The concern over credibility swings wildly across age groups. Only 10% of those journalists under 35 think it's the biggest issue the profession is facing while 26% of those 35-54 think it's a concern, and 33% for those 55 and over.

Furthermore, the study said that a growing number of national journalists think that stories are "increasingly full of factual and sloppy reporting from 30% in 1995 to 40% in 1999 to 45% today."

And yet, national newspapers get the highest grade in terms of quality and depth of coverage. Ninety-two percent of national journalists and 80% of local journalists give national newspapers a thumbs up, handing out A and B grades. Major media Web sites also came out on top: 70% of national and 57% of local journalists doled out an A or B.

The decline in readership is not alarming to journalists. Only 15% of print journalists at both national and local levels say it's an important issue.

Nationally 76% of journalists and 77% of local journalists say that management has been addressing ethical issues in the newsroom -- about that same as they did in 1999.

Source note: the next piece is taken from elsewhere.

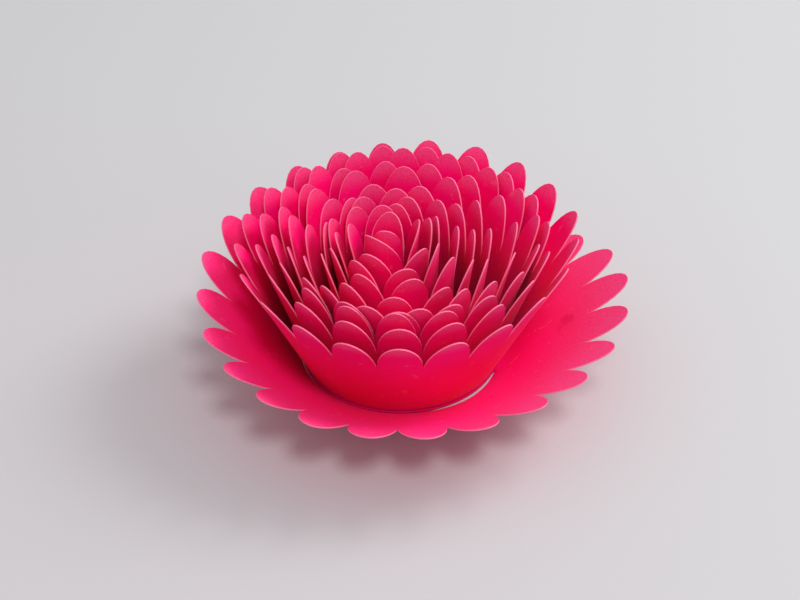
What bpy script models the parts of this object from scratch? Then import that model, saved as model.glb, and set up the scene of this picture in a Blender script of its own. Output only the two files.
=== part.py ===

Despite fears for the future, journalists as a whole are happy with leadership in their organizations. Nationally, 30% of journalists say their management is doing an excellent job and 41% say they are doing a good job, the study found. On the local level, 22% give their leaders an excellent rating and 47% give them a good rating.

But overall, things seem grimmer than five years ago. Kovach, Rosenstiel and Mitchell's essay ends on this note: "If five years ago we saw the seeds of change, today we see a trend toward fragmentation among all players involved -- journalists, executives and the public. Not only do they disagree on solutions, they seem further apart on identifying the problems."

Jennifer Saba ( jsaba@editorandpublisher.com) is associate editor for E&P.

we owe each other... 24.May.2004 18:04


...honest journalism, truthful reporting, accurate opinion pieces. Please keep up the good work, folks-we are the media. Catwoman's right (as usual)-the corporate media is corrupt and outdated, a zombie-like corpse. Sure, indymedia is rough but it's got the right idea and is succeeding.